Radin’s fund is a bit of anomaly amongst Canadian fund offerings, considering it uses traditional value method and is distinctly global in its geographic nature and focuses on traditional businesses. The Canadian small cap landscape tends to have a very heavy focus on resource and materials.

For example, even within the same firm, Franklin Templeton, there is the Bissett Canadian Small Cap fund, which in it’s own right has had phenomenal returns in the last quarter – a nearly 37% return. The fund has 31% weighting to energy or energy related stocks. Again, the small cap space in Canada has seen a huge run-up as investors become more comfortable with the downside risk of the stocks.

“If you look at our portfolio, energy services and consumer discretion stocks are where the bulk of our exposure right now. The short term outlook for energy services isn’t great with natural gas prices being depressed and the exploration and production (E&P) companies not having the capital to invest replace and grow productions. The valuations we’ve seen on the companies has been more than discounted to include that outlook,” says Richard Fortin, a small cap analyst for Bisset Investment Management. “What we’ve seen [recently] is a bounce up the bottom. Our fund was down well north of 40% at the bottom of the market. A lot of these names don’t reflect the full intrinsic value of the business.”

Investors need to keep in mind the strong correlations that resource stocks have to commodity prices. Fortin says Bissett Canadian Small Cap Fund strives to keep a lower correlation to energy prices, but it still remains sensitive.

“Energy stocks certainly have a high correlation to energy prices.

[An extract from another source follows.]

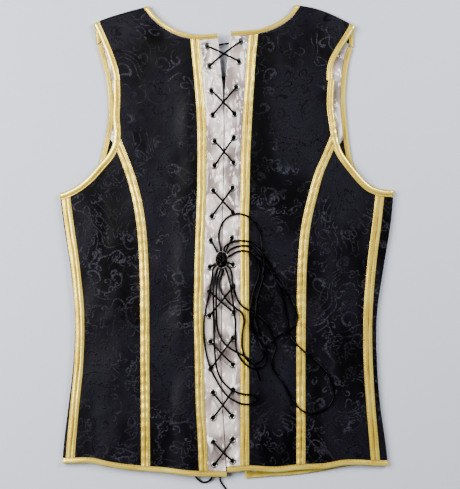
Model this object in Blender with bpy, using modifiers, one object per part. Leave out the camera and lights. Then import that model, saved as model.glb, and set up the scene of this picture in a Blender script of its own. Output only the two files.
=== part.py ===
"""Corset vest laid flat on a table, front down, with its laced back up.

The vest is a flattened tube of cut cloth pieces: two fronts with their lining lie on the
table, the side fronts turn up round the side folds, the yokes turn over the shoulder folds,
and the back pieces lie on top with the lacing between them.
X runs to the right and Y towards the shoulders, both seen from above, and the table is Z = 0.
Every size and table below is in millimetres, and metres are made only when a mesh is built.
"""
import math

import bmesh
import bpy
import numpy as np

MM = 0.001

# Cloth, tape, cord and eyelet sizes
WALL = 1.6
LINING = 1.0
BINDING = 2.6
BINDING_PROUD = 0.5
BINDING_ROUND = 0.7
TAPE = 0.9
TAPE_WIDTH = 12.0
GAP = 0.3
CURVE_GAP = 0.6
SEAM = 0.5
LACE = 2.6
EYELET_HOLE = 6.4
EYELET_SIDES = 10

# Binding widths
NECK_WIDTH = 6.2
YOKE_WIDTH = 8.0
ARMHOLE_WIDTH = 9.0
FRONT_ARMHOLE_WIDTH = 6.5
HEM_WIDTH = 7.5
FRONT_EDGE_WIDTH = 8.5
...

If I was to hazard a guess it would be well north of 50% and probably closer to 70%. Our portfolio on average has a 55% to 60% (correlation) towards natural gas production. Whereas our peer group would be 70% correlated to natural gas production,” he says.

The leverage problem

Leverage is a big X-factor to small cap investing from here on out. In the past, leverage was a necessary pipeline for many smaller companies to grow and consolidate. With tighter credit conditions for the foreseeable future, Radin says it’s his preference to avoid leveraged balanced sheets if possible.

Refinancing and debt risk is a major issue in small cap investing. There is no guarantee that a company will be able to refinance it’s debt in the near future.

“I have strong preference for companies on net cash on the balance sheet. I own some where more than three quarters for their market capitalization in cash. I have owned some companies that carry more debt than I would like too see. The decision to buy [a leveraged] stock really comes down to individual company by company analysis,” he says. “Those companies are okay because that debt doesn’t come due for another three or four years, or in other cases they are okay because the fundamental business is so strong and they can keep paying it down.”

He adds, “Leverage is a lot more important today, than it was two years ago. Before 2008, virtually no company went bankrupt. They could almost always rollover their bank debt and do a new high yield issue. No matter how leveraged they were, there was always more debt to refinance. Man did that change in 2008. The ability to refinance became really challenging. It’s become a far more important part of analysis today.”